_REQUIRED TASK_
Restate the whole listing exactly.

_RECORD SET_
##########
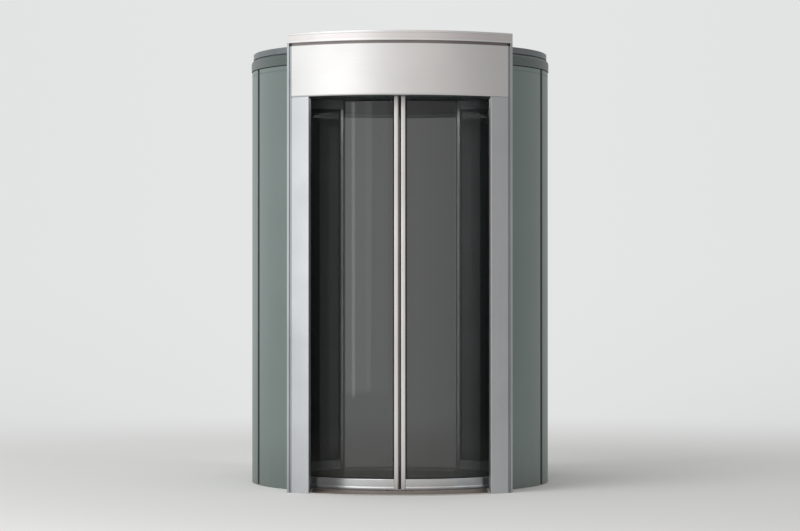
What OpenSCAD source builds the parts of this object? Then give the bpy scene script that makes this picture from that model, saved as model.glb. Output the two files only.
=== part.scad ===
// Circular sliding door: a metal drum with a doorway at the front and at the
// rear, each closed by a pair of curved glazed leaves. The leaves hang from one
// ring rail and turn about the upright axis of the drum. The origin is on the
// floor at that axis, the front faces -Y, and the rear repeats the front.

/* [Drum] */
// Outer diameter of the drum
drum_d = 2175; // [2100:5:2250]
// Thickness of the curved side walls
wall_t = 70; // [60:2:80]
// Thickness of the outer wall panels
panel_t = 25; // [15:1:35]
// Height of the headers above the floor
drum_h = 3108; // [3050:1:3200]
// Distance from the top of the headers down to the top of the rim band
rim_drop = 24; // [16:1:30]
// Height of the rim band round the top of the walls
rim_h = 81; // [60:1:100]
// How far the rim band stands proud of the wall panels
rim_out = 5; // [2:1:8]
// Angle from the front to the sunk joint in each side wall
joint_at = 70; // [64:1:74]

/* [Portals] */
// Width over the two edge posts
portal_w = 1572; // [1540:2:1600]
// Clear width between the jambs
door_w = 1260; // [1200:2:1270]
// Radius of the convex face of a portal
face_r = 1320; // [1250:10:1500]
// Distance from the drum axis to the face at the edge posts
corner_y = 1012; // [990:2:1040]
// Face width of an edge post
post_w = 16; // [14:1:24]
// Width of the shadow joint between an edge post and its jamb
post_gap = 16; // [10:1:20]
// Width of the narrow joints between panels
seam = 4; // [3:1:6]
// Clear height under the header
clear_h = 2753; // [2740:1:2780]
// Height of the recessed neck above the header
neck_h = 20; // [15:1:30]
// Height of the crown band
crown_h = 69; // [50:1:80]

/* [Leaves] */
// Radius of the circle on which the leaves run
leaf_r = 958; // [952:1:962]
// Depth of a leaf frame from its inner to its outer face
leaf_t = 44; // [40:2:48]
// Face width of the stile at the leading edge
stile_w = 29; // [24:1:34]
// Height of the bottom rail of a leaf
rail_h = 70; // [60:1:80]
// Height of the bottom edge of a leaf above the floor
leaf_z = 20; // [18:1:24]
// Height of the lower edge of the top rail
head_rail_z = 2793; // [2785:1:2805]
// Thickness of the curved glass
glass_t = 10; // [8:1:12]
// Angle by which each rear leaf stands open
rear_open = 27; // [0:1:38]

/* [Floor] */
// Thickness of the sills and of the floor rings
threshold_h = 8; // [7:1:10]
// Thickness of the entrance mat
mat_h = 7; // [5:1:7]

/* [Hidden] */
$fn = 360;

drum_r = drum_d / 2;
rim_r = drum_r + rim_out;
rim_top = drum_h - rim_drop;
rim_z = rim_top - rim_h;
collar_r = drum_r - 10;
collar_z = rim_top + seam;
panel_gap = 6;
joint_w = 50;
joint_d = 10;
trim_h = 38;
trim_groove = 3;
rim_round = 28;
wall_in_r = drum_r - wall_t;
panel_in_r = drum_r - panel_t;
portal_x = portal_w / 2;
door_x = door_w / 2;
face_cy = sqrt(face_r * face_r - portal_x * portal_x) - corner_y;
roof_t = 30;
roof_z = drum_h - roof_t;
neck_z = drum_h + neck_h;
crown_d = 60;
neck_in = 20;
fascia_t = 25;
seam_d = 12;
post_x = portal_x - post_w;
panel_x = post_x - post_gap;
edge = 3;
post_edge = 2;
drip_h = 8;
drip_d = 4;
crown_out = 6;
crown_lip = 15;
crown_channel = 4;

leaf_in_r = leaf_r - leaf_t / 2;
leaf_out_r = leaf_r + leaf_t / 2;
leaf_top = 2913;
trail_w = 40;
meet_gap = 2.5;
meet_seal = 8;
leaf_lap = 60;
glass_bite = 6;
glass_play = 0.5;

ring_in_r = 905;
slot_w = 14;
slot_in_r = leaf_r - slot_w / 2;
slot_out_r = leaf_r + slot_w / 2;
sill_x = door_x - 4;
sill_in = 3;
sill_frame = 12;
sill_pocket = 3;
anchor_r = 925;
anchor_d = 14;
anchors = 8;

ceiling_r = 912;
ceiling_z = 2868;
ceiling_t = 18;
upstand_t = 12;
rail_z = 2968;
flange_w = 40;
flange_t = 8;
web_t = 10;
far = 3000;

// Angles are measured from the front, so 90 is the right-hand side
function arc_deg(length, r) = length / r * 180 / PI;
function at_angle(r, a) = [r * sin(a), -r * cos(a)];

lead_a = arc_deg(meet_gap, leaf_r);
seal_a = arc_deg(meet_gap + meet_seal, leaf_r);
stile_a = arc_deg(meet_gap + meet_seal + stile_w, leaf_r);
trail_a = asin(door_x / leaf_r) + arc_deg(leaf_lap, leaf_r);
trail_in_a = trail_a - arc_deg(trail_w, leaf_r);

// Pie slice that cuts a ring down to the stretch from a0 to a1
module slice(a0, a1) {
    polygon([[0, 0], for (k = [0:4]) at_angle(far, a0 + (a1 - a0) * k / 4)]);
}

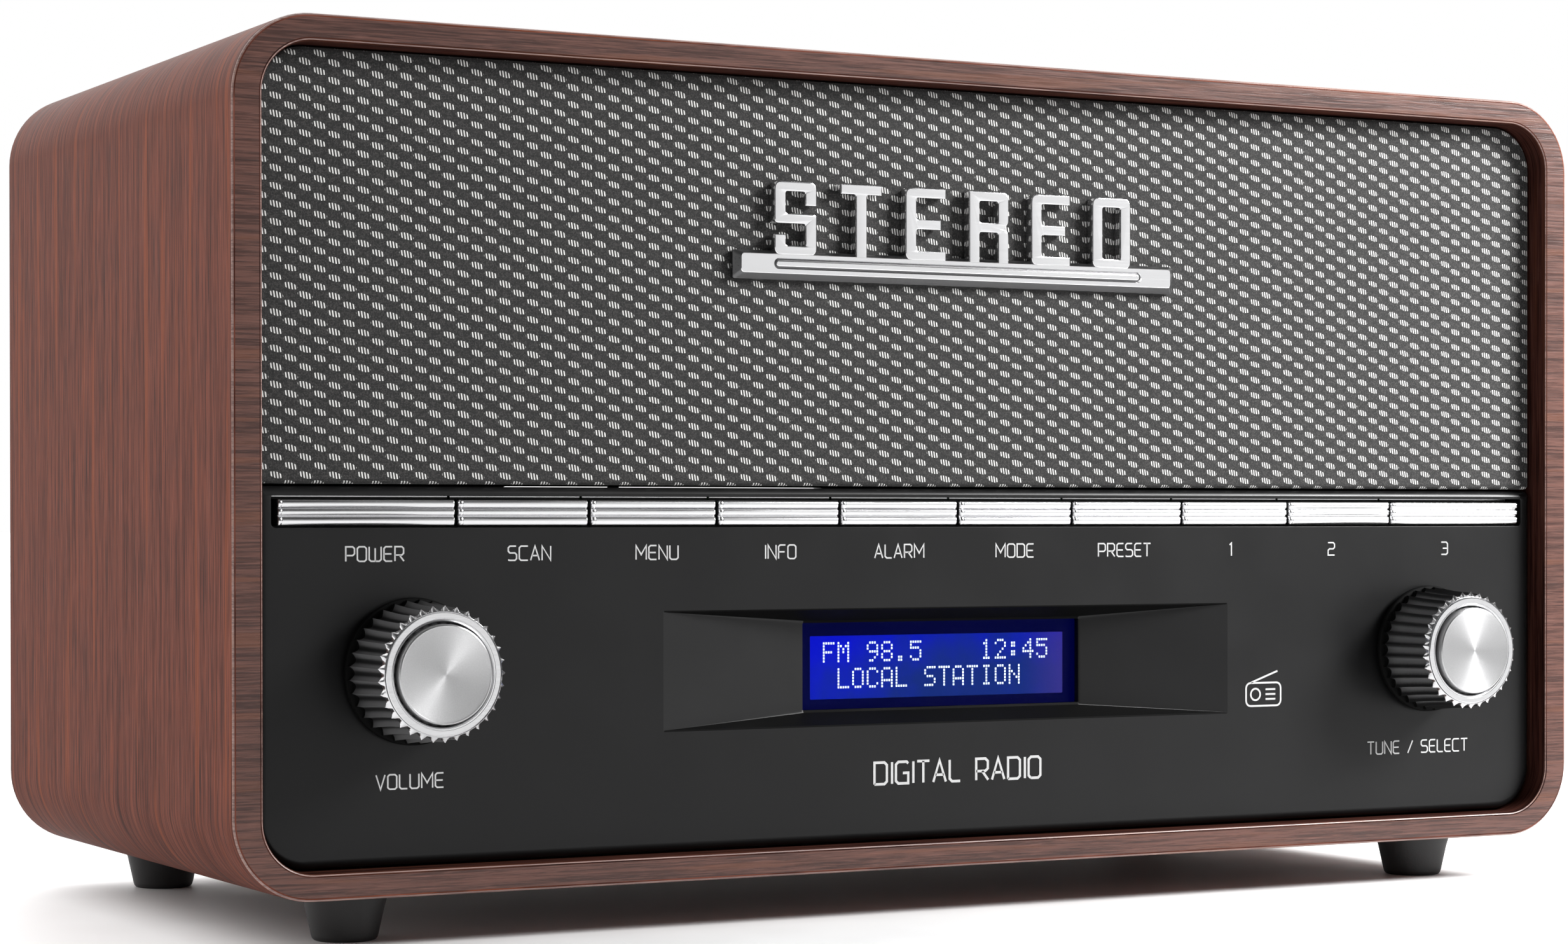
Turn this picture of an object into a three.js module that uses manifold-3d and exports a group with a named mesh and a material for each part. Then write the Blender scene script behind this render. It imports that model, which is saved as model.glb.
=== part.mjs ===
##########
_COMPLETE ANSWER_
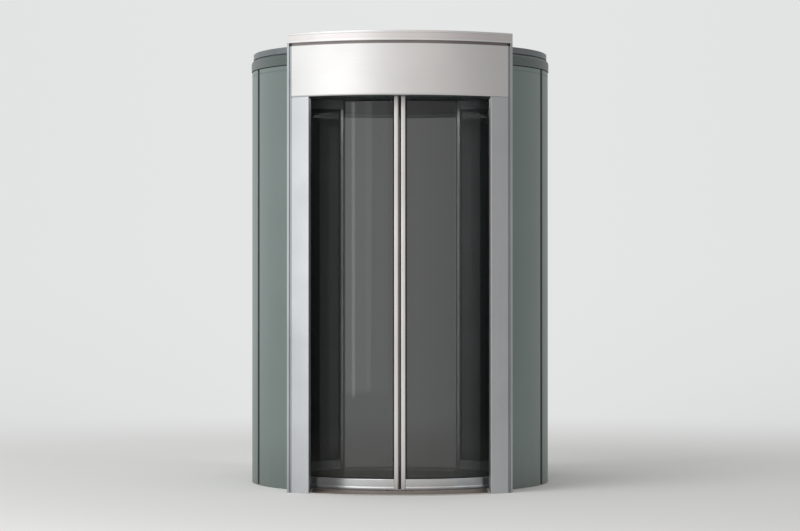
What OpenSCAD source builds the parts of this object? Then give the bpy scene script that makes this picture from that model, saved as model.glb. Output the two files only.
=== part.scad ===
// Circular sliding door: a metal drum with a doorway at the front and at the
// rear, each closed by a pair of curved glazed leaves. The leaves hang from one
// ring rail and turn about the upright axis of the drum. The origin is on the
// floor at that axis, the front faces -Y, and the rear repeats the front.

/* [Drum] */
// Outer diameter of the drum
drum_d = 2175; // [2100:5:2250]
// Thickness of the curved side walls
wall_t = 70; // [60:2:80]
// Thickness of the outer wall panels
panel_t = 25; // [15:1:35]
// Height of the headers above the floor
drum_h = 3108; // [3050:1:3200]
// Distance from the top of the headers down to the top of the rim band
rim_drop = 24; // [16:1:30]
// Height of the rim band round the top of the walls
rim_h = 81; // [60:1:100]
// How far the rim band stands proud of the wall panels
rim_out = 5; // [2:1:8]
// Angle from the front to the sunk joint in each side wall
joint_at = 70; // [64:1:74]

/* [Portals] */
// Width over the two edge posts
portal_w = 1572; // [1540:2:1600]
// Clear width between the jambs
door_w = 1260; // [1200:2:1270]
// Radius of the convex face of a portal
face_r = 1320; // [1250:10:1500]
// Distance from the drum axis to the face at the edge posts
corner_y = 1012; // [990:2:1040]
// Face width of an edge post
post_w = 16; // [14:1:24]
// Width of the shadow joint between an edge post and its jamb
post_gap = 16; // [10:1:20]
// Width of the narrow joints between panels
seam = 4; // [3:1:6]
// Clear height under the header
clear_h = 2753; // [2740:1:2780]
// Height of the recessed neck above the header
neck_h = 20; // [15:1:30]
// Height of the crown band
crown_h = 69; // [50:1:80]

/* [Leaves] */
// Radius of the circle on which the leaves run
leaf_r = 958; // [952:1:962]
// Depth of a leaf frame from its inner to its outer face
leaf_t = 44; // [40:2:48]
// Face width of the stile at the leading edge
stile_w = 29; // [24:1:34]
// Height of the bottom rail of a leaf
rail_h = 70; // [60:1:80]
// Height of the bottom edge of a leaf above the floor
leaf_z = 20; // [18:1:24]
// Height of the lower edge of the top rail
head_rail_z = 2793; // [2785:1:2805]
// Thickness of the curved glass
glass_t = 10; // [8:1:12]
// Angle by which each rear leaf stands open
rear_open = 27; // [0:1:38]

/* [Floor] */
// Thickness of the sills and of the floor rings
threshold_h = 8; // [7:1:10]
// Thickness of the entrance mat
mat_h = 7; // [5:1:7]

/* [Hidden] */
$fn = 360;

drum_r = drum_d / 2;
rim_r = drum_r + rim_out;
rim_top = drum_h - rim_drop;
rim_z = rim_top - rim_h;
collar_r = drum_r - 10;
collar_z = rim_top + seam;
panel_gap = 6;
joint_w = 50;
joint_d = 10;
trim_h = 38;
trim_groove = 3;
rim_round = 28;
wall_in_r = drum_r - wall_t;
panel_in_r = drum_r - panel_t;
portal_x = portal_w / 2;
door_x = door_w / 2;
face_cy = sqrt(face_r * face_r - portal_x * portal_x) - corner_y;
roof_t = 30;
roof_z = drum_h - roof_t;
neck_z = drum_h + neck_h;
crown_d = 60;
neck_in = 20;
fascia_t = 25;
seam_d = 12;
post_x = portal_x - post_w;
panel_x = post_x - post_gap;
edge = 3;
post_edge = 2;
drip_h = 8;
drip_d = 4;
crown_out = 6;
crown_lip = 15;
crown_channel = 4;

leaf_in_r = leaf_r - leaf_t / 2;
leaf_out_r = leaf_r + leaf_t / 2;
leaf_top = 2913;
trail_w = 40;
meet_gap = 2.5;
meet_seal = 8;
leaf_lap = 60;
glass_bite = 6;
glass_play = 0.5;

ring_in_r = 905;
slot_w = 14;
slot_in_r = leaf_r - slot_w / 2;
slot_out_r = leaf_r + slot_w / 2;
sill_x = door_x - 4;
sill_in = 3;
sill_frame = 12;
sill_pocket = 3;
anchor_r = 925;
anchor_d = 14;
anchors = 8;

ceiling_r = 912;
ceiling_z = 2868;
ceiling_t = 18;
upstand_t = 12;
rail_z = 2968;
flange_w = 40;
flange_t = 8;
web_t = 10;
far = 3000;

// Angles are measured from the front, so 90 is the right-hand side
function arc_deg(length, r) = length / r * 180 / PI;
function at_angle(r, a) = [r * sin(a), -r * cos(a)];

lead_a = arc_deg(meet_gap, leaf_r);
seal_a = arc_deg(meet_gap + meet_seal, leaf_r);
stile_a = arc_deg(meet_gap + meet_seal + stile_w, leaf_r);
trail_a = asin(door_x / leaf_r) + arc_deg(leaf_lap, leaf_r);
trail_in_a = trail_a - arc_deg(trail_w, leaf_r);

// Pie slice that cuts a ring down to the stretch from a0 to a1
module slice(a0, a1) {
    polygon([[0, 0], for (k = [0:4]) at_angle(far, a0 + (a1 - a0) * k / 4)]);
}

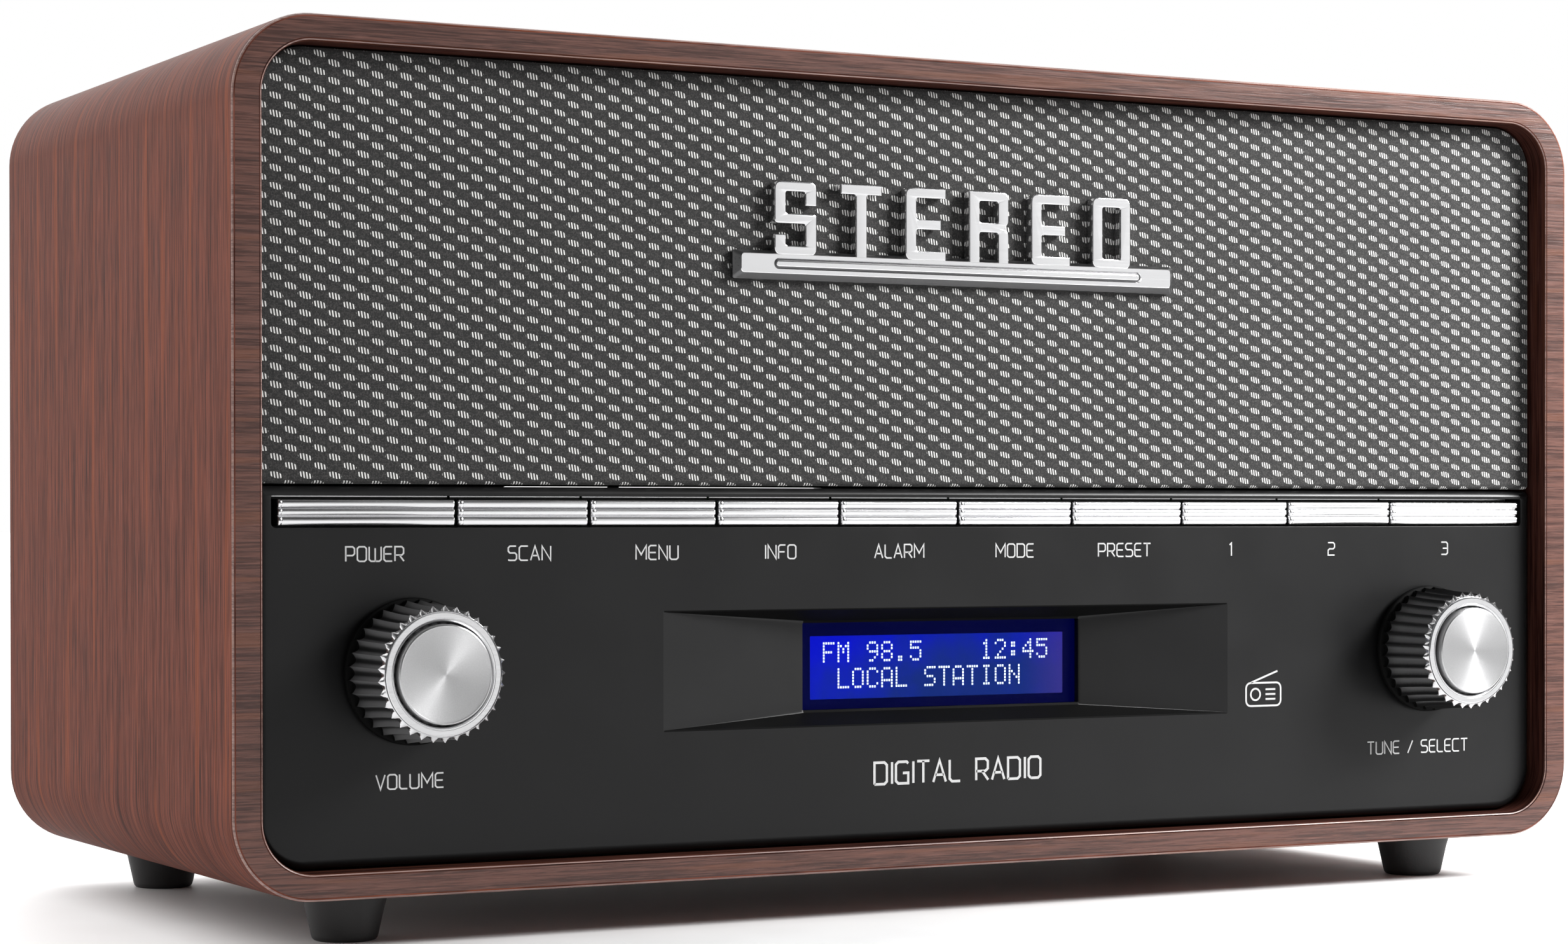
Turn this picture of an object into a three.js module that uses manifold-3d and exports a group with a named mesh and a material for each part. Then write the Blender scene script behind this render. It imports that model, which is saved as model.glb.
=== part.mjs ===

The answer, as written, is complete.